Die Ich-Erzählerin Gyeongha, eine depressive junge Frau, die kaum ihr Bett verlässt, reist nach einem Anruf ihrer langjährigen Freundin Inseon zuliebe, die im Krankenhaus liegt, von Seoul zu deren Haus auf der Insel Jeju, um ihren Vogel Sama zu versorgen. Auf der beschwerliche Reise durch unwirtliches und winterliches Gebiet, die sie mit Flugzeug, Bus und zuletzt zu Fuß durch die Nacht unternimmt, überfallen sie eigene und erzählte Erinnerungen an das Jeju-Massaker 1948, über das bis heute nicht gesprochen werden darf. Auch Gyeonghas und Inseons Familien sind davon betroffen.
Sogar die Säuglinge?
Ja, weil es das Ziel war, sie alle auszurotten.
Wen auszulöschen?
Die Roten. (S.147)
Nach und nach enthüllt sich eine Geschichte des Grauens.
Meine Meinung:
Wenn ein Autor oder eine Autorin den Literaturnobelpreis erhält, muss sein bzw. ihr Werk nicht immer alltagstauglich sein. Das ist mir beim Lesen dieser Geschichte spontan in den Sinn gekommen.
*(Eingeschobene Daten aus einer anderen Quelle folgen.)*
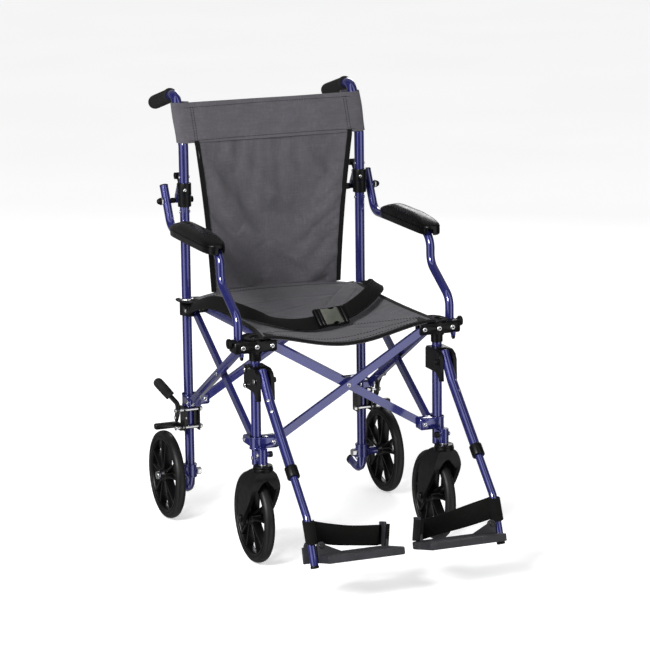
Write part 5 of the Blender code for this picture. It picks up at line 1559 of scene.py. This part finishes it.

Han Kang widersetzt sich dem Tabu, dieses Massaker zu verschweigen. Das finde ich zunächst einmal wichtig, obwohl es, wie es scheint, nicht ganz ungefährlich ist. Auch über die Opferzahlen, des von der Regierung als kommunistischer Aufstand deklarierte Massaker, gibt es widersprüchliche Angaben. Man nimmt an, dass zwischen 30.000 und 60.000 der rund 300.000 Einwohner der Insel ermordet worden ist. Dieses unbekannte Kapitel der südkoreanischen Geschichte ist in Han Kangs Roman verpackt, denn im Westen weiß man sehr wenig über Korea. Nordkorea ist wegen seines verhaltensauffälligen Diktators immer wieder in den Schlagzeilen, Südkorea, bislang eine scheinbar stabile wirtschaftliche Größe, erregt aktuell durch seine Turbulenzen in der Regierung Aufmerksamkeit. Aber, das tun andere Nationen auch.
Der Schreibstil ist, gemessen an der Tragödie des Massakers, fast zu poetisch und spricht mich persönlich nicht ganz an. Manches ähnelt den Erinnerungen von Überlebenden der Shoa. Nicht immer kann ich unterscheiden, was Traum(a) oder Wirklichkeit der beiden Protagonistinnen ist.
Fazit:
Die Idee, die Geschichte rund um die beiden Frauen, deren Familien Überlebende des Massakers von Jeju sind, ist grundsätzlich interessant. Die Umsetzung hat mir nicht ganz so gut gefallen, daher nur 3 Sterne.